Saved entries:
▼

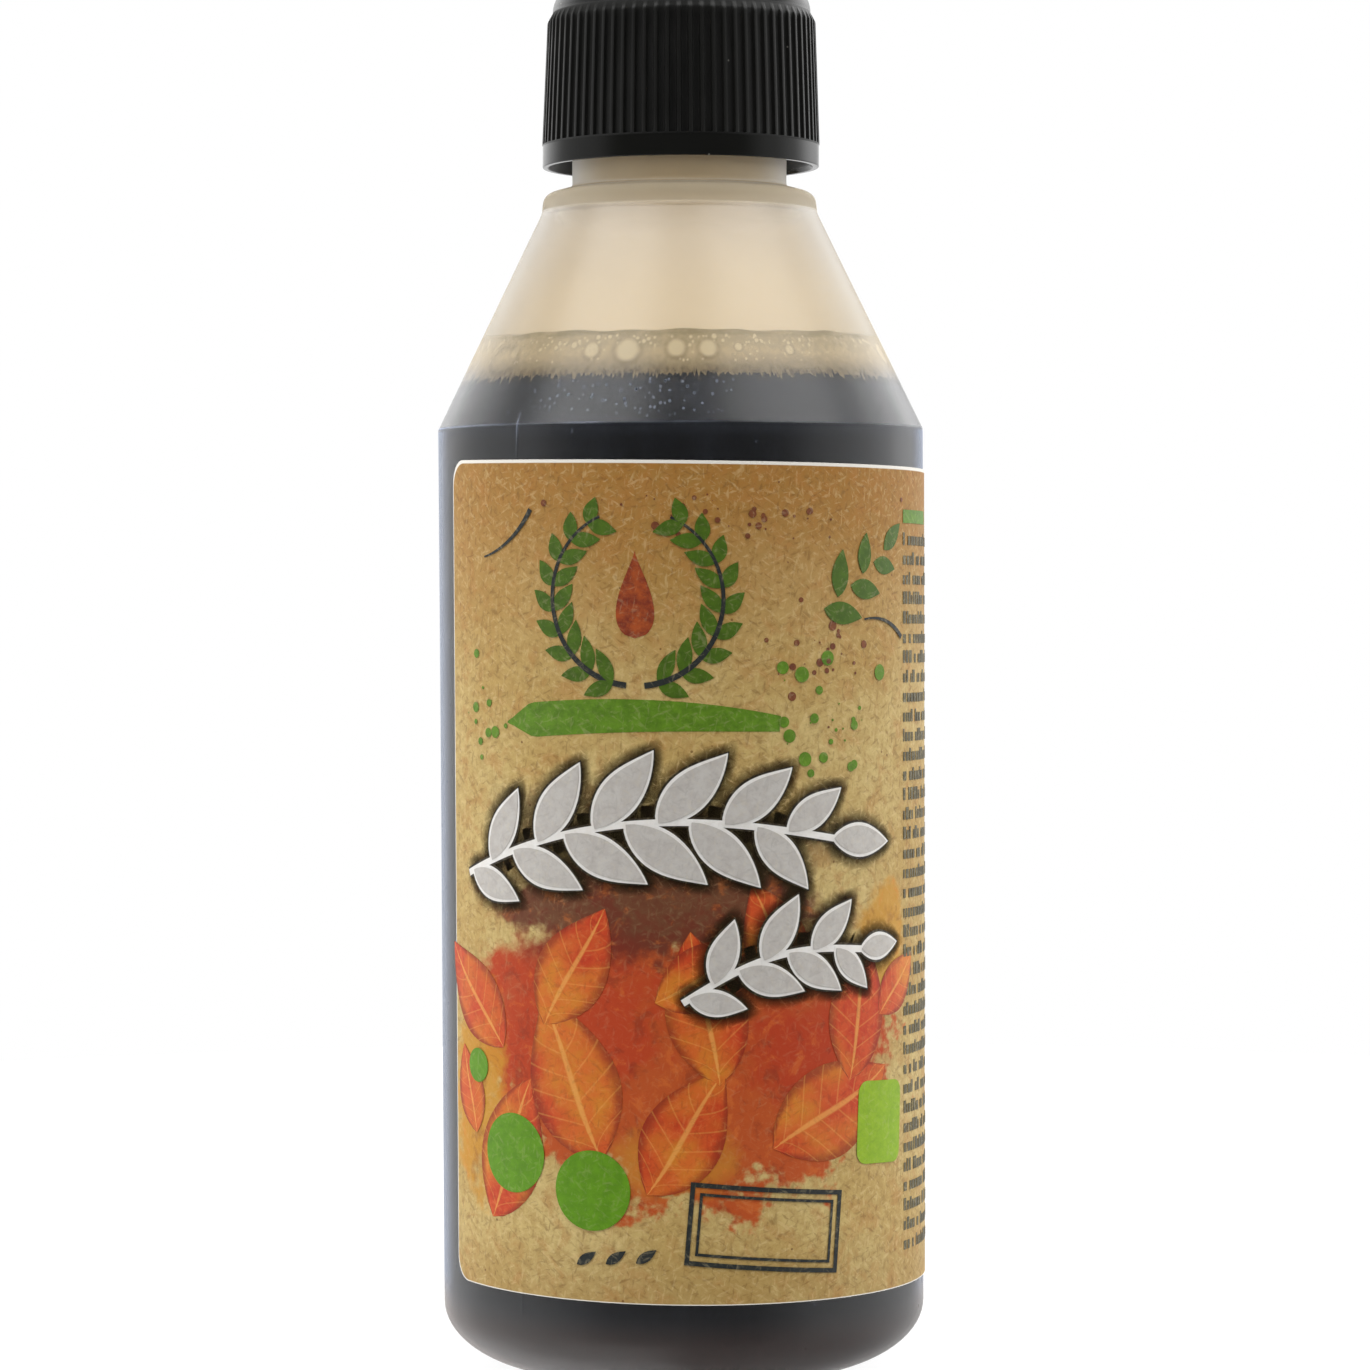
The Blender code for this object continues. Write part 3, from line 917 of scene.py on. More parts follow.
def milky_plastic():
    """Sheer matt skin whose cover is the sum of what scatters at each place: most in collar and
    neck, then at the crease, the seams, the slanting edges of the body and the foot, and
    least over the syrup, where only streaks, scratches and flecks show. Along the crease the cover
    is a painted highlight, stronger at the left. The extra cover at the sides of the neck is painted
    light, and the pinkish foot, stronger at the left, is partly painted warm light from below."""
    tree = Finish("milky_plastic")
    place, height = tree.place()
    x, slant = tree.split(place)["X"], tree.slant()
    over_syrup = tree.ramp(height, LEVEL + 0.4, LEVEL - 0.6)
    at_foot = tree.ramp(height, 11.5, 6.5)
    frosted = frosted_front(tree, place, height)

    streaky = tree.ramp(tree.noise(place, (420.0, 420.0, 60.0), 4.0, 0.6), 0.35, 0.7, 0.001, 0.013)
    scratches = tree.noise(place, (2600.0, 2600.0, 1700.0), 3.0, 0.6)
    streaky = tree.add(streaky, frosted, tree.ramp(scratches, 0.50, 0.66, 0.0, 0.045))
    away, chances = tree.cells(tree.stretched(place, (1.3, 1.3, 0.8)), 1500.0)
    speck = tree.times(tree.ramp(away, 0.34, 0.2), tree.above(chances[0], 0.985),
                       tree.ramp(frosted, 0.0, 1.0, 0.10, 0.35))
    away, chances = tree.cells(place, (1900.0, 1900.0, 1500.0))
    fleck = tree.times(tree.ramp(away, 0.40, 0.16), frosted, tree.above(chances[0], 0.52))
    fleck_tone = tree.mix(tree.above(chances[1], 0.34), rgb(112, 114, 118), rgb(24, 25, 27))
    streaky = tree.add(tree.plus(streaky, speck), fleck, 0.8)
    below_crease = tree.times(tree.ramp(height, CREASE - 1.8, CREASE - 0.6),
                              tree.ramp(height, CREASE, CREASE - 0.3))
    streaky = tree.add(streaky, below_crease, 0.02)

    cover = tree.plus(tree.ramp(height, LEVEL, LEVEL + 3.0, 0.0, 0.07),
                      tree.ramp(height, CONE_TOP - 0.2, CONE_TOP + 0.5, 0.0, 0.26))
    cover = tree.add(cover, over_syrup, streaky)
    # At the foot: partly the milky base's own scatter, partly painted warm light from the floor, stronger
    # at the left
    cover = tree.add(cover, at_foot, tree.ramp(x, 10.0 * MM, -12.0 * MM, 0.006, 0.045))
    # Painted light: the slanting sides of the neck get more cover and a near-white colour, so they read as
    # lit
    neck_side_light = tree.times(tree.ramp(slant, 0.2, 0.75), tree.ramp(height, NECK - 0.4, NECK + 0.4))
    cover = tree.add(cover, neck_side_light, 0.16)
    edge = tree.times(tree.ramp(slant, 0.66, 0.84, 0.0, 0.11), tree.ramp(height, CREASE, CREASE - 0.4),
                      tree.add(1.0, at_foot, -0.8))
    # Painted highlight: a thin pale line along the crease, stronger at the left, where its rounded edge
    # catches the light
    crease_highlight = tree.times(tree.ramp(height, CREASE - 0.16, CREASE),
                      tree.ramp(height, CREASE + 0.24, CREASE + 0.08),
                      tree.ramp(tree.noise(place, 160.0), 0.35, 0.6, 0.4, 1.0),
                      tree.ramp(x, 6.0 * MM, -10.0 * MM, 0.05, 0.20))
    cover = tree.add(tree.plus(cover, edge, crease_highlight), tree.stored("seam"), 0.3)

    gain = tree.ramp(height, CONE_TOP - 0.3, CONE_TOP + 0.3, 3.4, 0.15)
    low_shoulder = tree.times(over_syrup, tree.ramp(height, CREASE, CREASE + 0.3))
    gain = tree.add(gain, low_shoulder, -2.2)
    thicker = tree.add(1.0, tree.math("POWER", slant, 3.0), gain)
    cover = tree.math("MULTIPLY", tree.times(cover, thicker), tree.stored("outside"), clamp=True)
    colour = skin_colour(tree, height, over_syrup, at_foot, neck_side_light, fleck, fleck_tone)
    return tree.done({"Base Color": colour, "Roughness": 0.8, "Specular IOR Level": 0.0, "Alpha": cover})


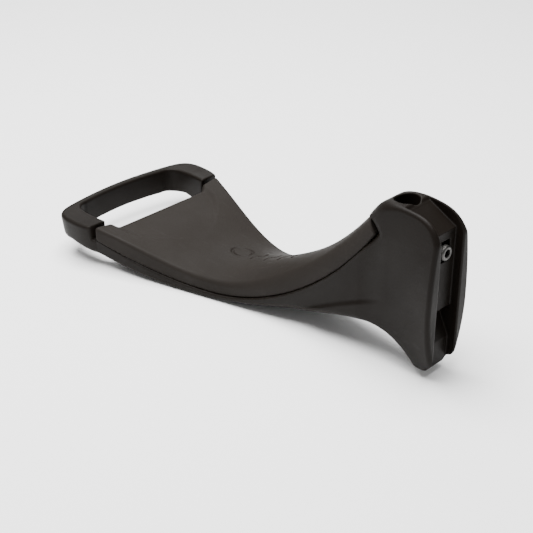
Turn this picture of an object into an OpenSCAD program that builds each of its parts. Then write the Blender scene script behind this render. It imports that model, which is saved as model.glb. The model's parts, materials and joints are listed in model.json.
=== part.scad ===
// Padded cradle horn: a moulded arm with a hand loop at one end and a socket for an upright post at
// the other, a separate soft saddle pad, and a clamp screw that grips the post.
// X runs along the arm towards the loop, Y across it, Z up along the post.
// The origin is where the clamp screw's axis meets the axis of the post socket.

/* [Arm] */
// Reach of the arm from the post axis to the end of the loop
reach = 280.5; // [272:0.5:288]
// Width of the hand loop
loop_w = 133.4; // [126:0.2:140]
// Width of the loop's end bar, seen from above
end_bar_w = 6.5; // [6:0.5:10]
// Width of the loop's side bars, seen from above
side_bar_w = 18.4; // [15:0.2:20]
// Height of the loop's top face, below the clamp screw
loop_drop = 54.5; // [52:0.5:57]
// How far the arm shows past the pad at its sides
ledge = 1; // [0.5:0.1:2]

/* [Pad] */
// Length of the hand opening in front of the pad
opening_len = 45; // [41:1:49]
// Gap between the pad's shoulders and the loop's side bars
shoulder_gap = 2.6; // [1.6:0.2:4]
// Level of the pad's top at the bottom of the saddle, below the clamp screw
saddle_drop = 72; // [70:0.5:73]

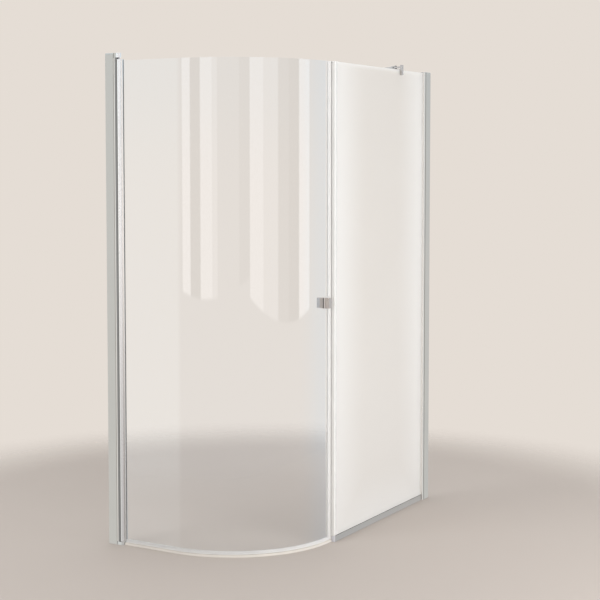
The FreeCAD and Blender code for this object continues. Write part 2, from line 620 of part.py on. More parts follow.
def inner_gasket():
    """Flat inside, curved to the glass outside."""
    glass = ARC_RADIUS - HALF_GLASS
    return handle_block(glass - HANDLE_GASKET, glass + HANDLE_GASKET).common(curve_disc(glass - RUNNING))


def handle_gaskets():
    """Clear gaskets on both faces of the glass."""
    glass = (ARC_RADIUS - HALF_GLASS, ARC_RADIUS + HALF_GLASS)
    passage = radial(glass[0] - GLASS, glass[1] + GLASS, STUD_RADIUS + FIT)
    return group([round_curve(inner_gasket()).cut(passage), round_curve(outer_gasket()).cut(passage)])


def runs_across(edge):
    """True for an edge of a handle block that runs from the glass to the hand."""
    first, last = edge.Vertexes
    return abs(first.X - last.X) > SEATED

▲

Stated exercise -
Please give back all of the records exactly as written.

Output for this exercise -
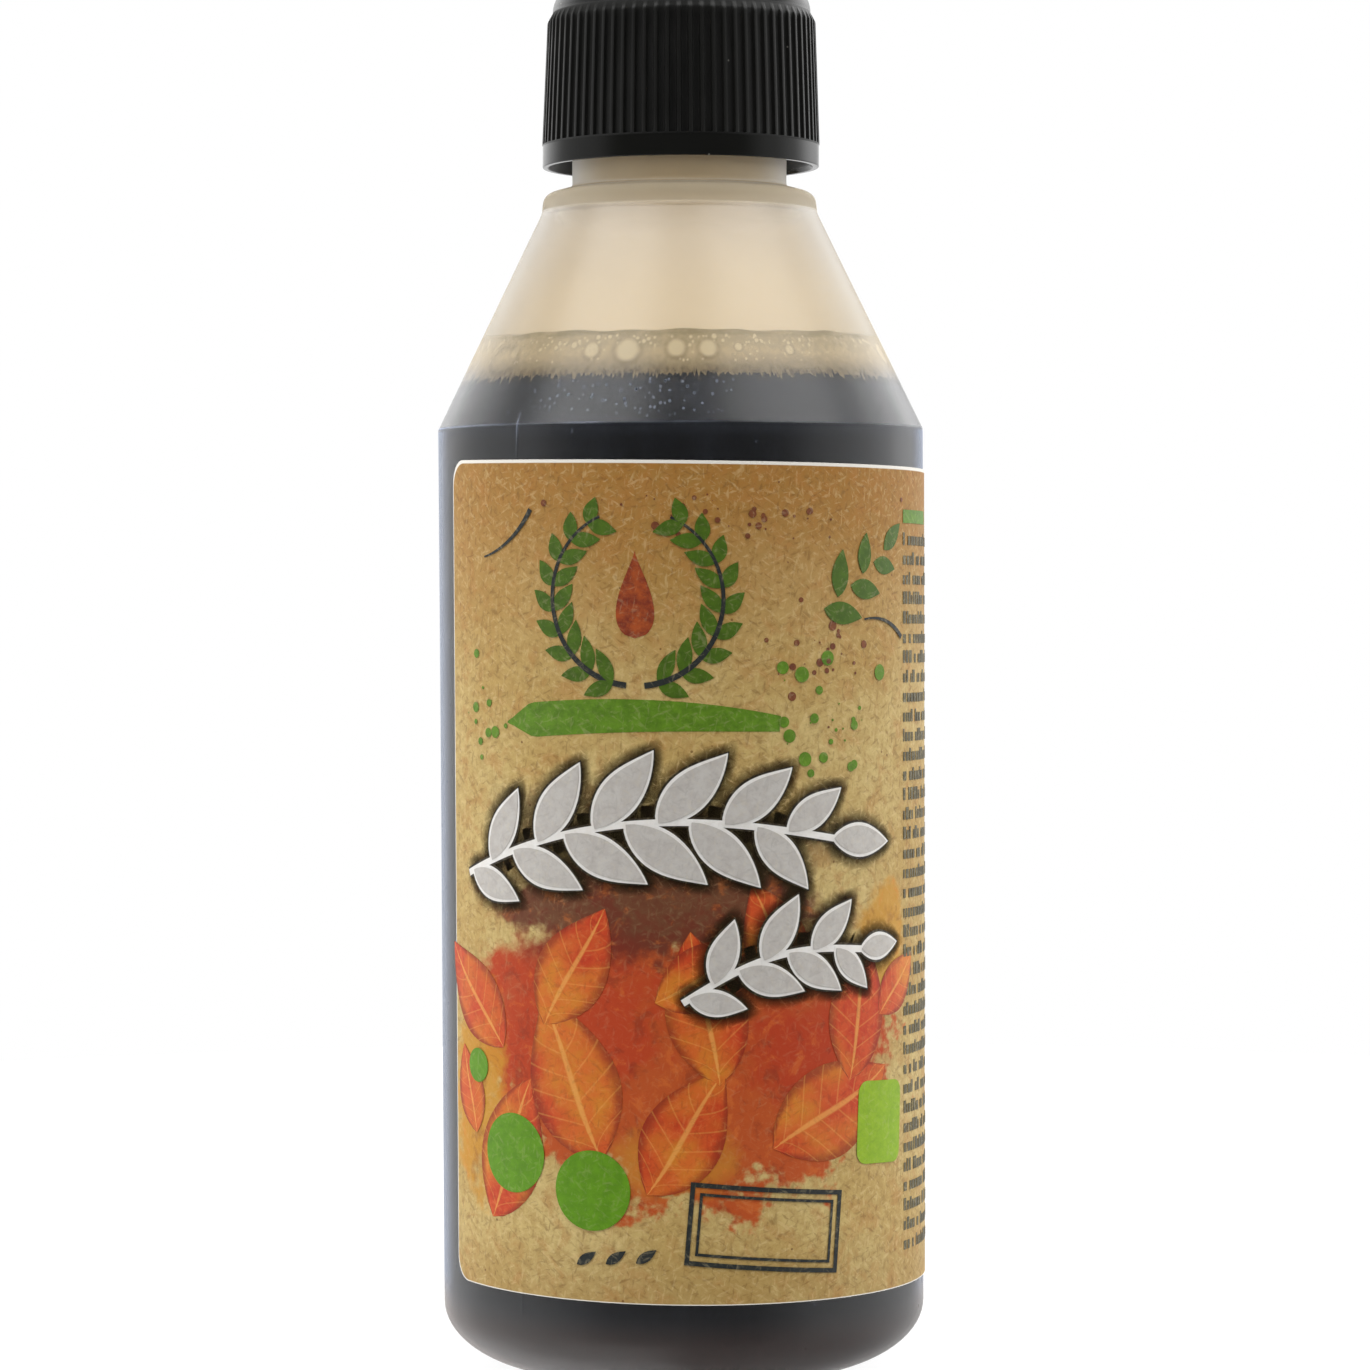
The Blender code for this object continues. Write part 3, from line 917 of scene.py on. More parts follow.
def milky_plastic():
    """Sheer matt skin whose cover is the sum of what scatters at each place: most in collar and
    neck, then at the crease, the seams, the slanting edges of the body and the foot, and
    least over the syrup, where only streaks, scratches and flecks show. Along the crease the cover
    is a painted highlight, stronger at the left. The extra cover at the sides of the neck is painted
    light, and the pinkish foot, stronger at the left, is partly painted warm light from below."""
    tree = Finish("milky_plastic")
    place, height = tree.place()
    x, slant = tree.split(place)["X"], tree.slant()
    over_syrup = tree.ramp(height, LEVEL + 0.4, LEVEL - 0.6)
    at_foot = tree.ramp(height, 11.5, 6.5)
    frosted = frosted_front(tree, place, height)

    streaky = tree.ramp(tree.noise(place, (420.0, 420.0, 60.0), 4.0, 0.6), 0.35, 0.7, 0.001, 0.013)
    scratches = tree.noise(place, (2600.0, 2600.0, 1700.0), 3.0, 0.6)
    streaky = tree.add(streaky, frosted, tree.ramp(scratches, 0.50, 0.66, 0.0, 0.045))
    away, chances = tree.cells(tree.stretched(place, (1.3, 1.3, 0.8)), 1500.0)
    speck = tree.times(tree.ramp(away, 0.34, 0.2), tree.above(chances[0], 0.985),
                       tree.ramp(frosted, 0.0, 1.0, 0.10, 0.35))
    away, chances = tree.cells(place, (1900.0, 1900.0, 1500.0))
    fleck = tree.times(tree.ramp(away, 0.40, 0.16), frosted, tree.above(chances[0], 0.52))
    fleck_tone = tree.mix(tree.above(chances[1], 0.34), rgb(112, 114, 118), rgb(24, 25, 27))
    streaky = tree.add(tree.plus(streaky, speck), fleck, 0.8)
    below_crease = tree.times(tree.ramp(height, CREASE - 1.8, CREASE - 0.6),
                              tree.ramp(height, CREASE, CREASE - 0.3))
    streaky = tree.add(streaky, below_crease, 0.02)

    cover = tree.plus(tree.ramp(height, LEVEL, LEVEL + 3.0, 0.0, 0.07),
                      tree.ramp(height, CONE_TOP - 0.2, CONE_TOP + 0.5, 0.0, 0.26))
    cover = tree.add(cover, over_syrup, streaky)
    # At the foot: partly the milky base's own scatter, partly painted warm light from the floor, stronger
    # at the left
    cover = tree.add(cover, at_foot, tree.ramp(x, 10.0 * MM, -12.0 * MM, 0.006, 0.045))
    # Painted light: the slanting sides of the neck get more cover and a near-white colour, so they read as
    # lit
    neck_side_light = tree.times(tree.ramp(slant, 0.2, 0.75), tree.ramp(height, NECK - 0.4, NECK + 0.4))
    cover = tree.add(cover, neck_side_light, 0.16)
    edge = tree.times(tree.ramp(slant, 0.66, 0.84, 0.0, 0.11), tree.ramp(height, CREASE, CREASE - 0.4),
                      tree.add(1.0, at_foot, -0.8))
    # Painted highlight: a thin pale line along the crease, stronger at the left, where its rounded edge
    # catches the light
    crease_highlight = tree.times(tree.ramp(height, CREASE - 0.16, CREASE),
                      tree.ramp(height, CREASE + 0.24, CREASE + 0.08),
                      tree.ramp(tree.noise(place, 160.0), 0.35, 0.6, 0.4, 1.0),
                      tree.ramp(x, 6.0 * MM, -10.0 * MM, 0.05, 0.20))
    cover = tree.add(tree.plus(cover, edge, crease_highlight), tree.stored("seam"), 0.3)

    gain = tree.ramp(height, CONE_TOP - 0.3, CONE_TOP + 0.3, 3.4, 0.15)
    low_shoulder = tree.times(over_syrup, tree.ramp(height, CREASE, CREASE + 0.3))
    gain = tree.add(gain, low_shoulder, -2.2)
    thicker = tree.add(1.0, tree.math("POWER", slant, 3.0), gain)
    cover = tree.math("MULTIPLY", tree.times(cover, thicker), tree.stored("outside"), clamp=True)
    colour = skin_colour(tree, height, over_syrup, at_foot, neck_side_light, fleck, fleck_tone)
    return tree.done({"Base Color": colour, "Roughness": 0.8, "Specular IOR Level": 0.0, "Alpha": cover})


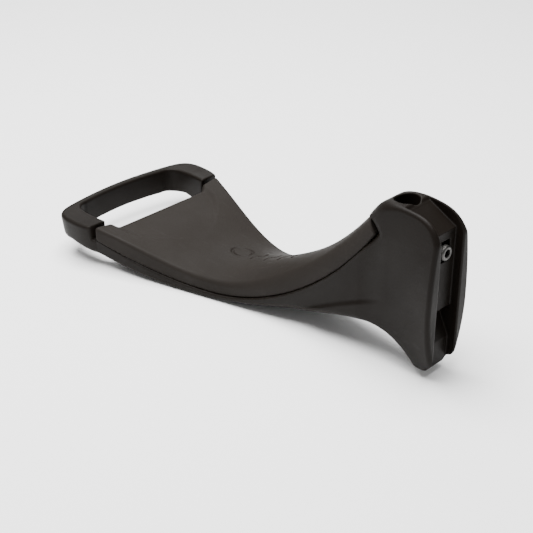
Turn this picture of an object into an OpenSCAD program that builds each of its parts. Then write the Blender scene script behind this render. It imports that model, which is saved as model.glb. The model's parts, materials and joints are listed in model.json.
=== part.scad ===
// Padded cradle horn: a moulded arm with a hand loop at one end and a socket for an upright post at
// the other, a separate soft saddle pad, and a clamp screw that grips the post.
// X runs along the arm towards the loop, Y across it, Z up along the post.
// The origin is where the clamp screw's axis meets the axis of the post socket.

/* [Arm] */
// Reach of the arm from the post axis to the end of the loop
reach = 280.5; // [272:0.5:288]
// Width of the hand loop
loop_w = 133.4; // [126:0.2:140]
// Width of the loop's end bar, seen from above
end_bar_w = 6.5; // [6:0.5:10]
// Width of the loop's side bars, seen from above
side_bar_w = 18.4; // [15:0.2:20]
// Height of the loop's top face, below the clamp screw
loop_drop = 54.5; // [52:0.5:57]
// How far the arm shows past the pad at its sides
ledge = 1; // [0.5:0.1:2]

/* [Pad] */
// Length of the hand opening in front of the pad
opening_len = 45; // [41:1:49]
// Gap between the pad's shoulders and the loop's side bars
shoulder_gap = 2.6; // [1.6:0.2:4]
// Level of the pad's top at the bottom of the saddle, below the clamp screw
saddle_drop = 72; // [70:0.5:73]

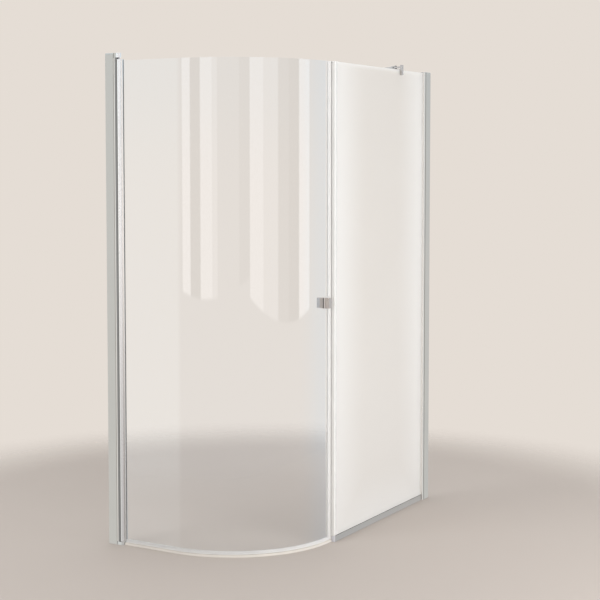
The FreeCAD and Blender code for this object continues. Write part 2, from line 620 of part.py on. More parts follow.
def inner_gasket():
    """Flat inside, curved to the glass outside."""
    glass = ARC_RADIUS - HALF_GLASS
    return handle_block(glass - HANDLE_GASKET, glass + HANDLE_GASKET).common(curve_disc(glass - RUNNING))


def handle_gaskets():
    """Clear gaskets on both faces of the glass."""
    glass = (ARC_RADIUS - HALF_GLASS, ARC_RADIUS + HALF_GLASS)
    passage = radial(glass[0] - GLASS, glass[1] + GLASS, STUD_RADIUS + FIT)
    return group([round_curve(inner_gasket()).cut(passage), round_curve(outer_gasket()).cut(passage)])


def runs_across(edge):
    """True for an edge of a handle block that runs from the glass to the hand."""
    first, last = edge.Vertexes
    return abs(first.X - last.X) > SEATED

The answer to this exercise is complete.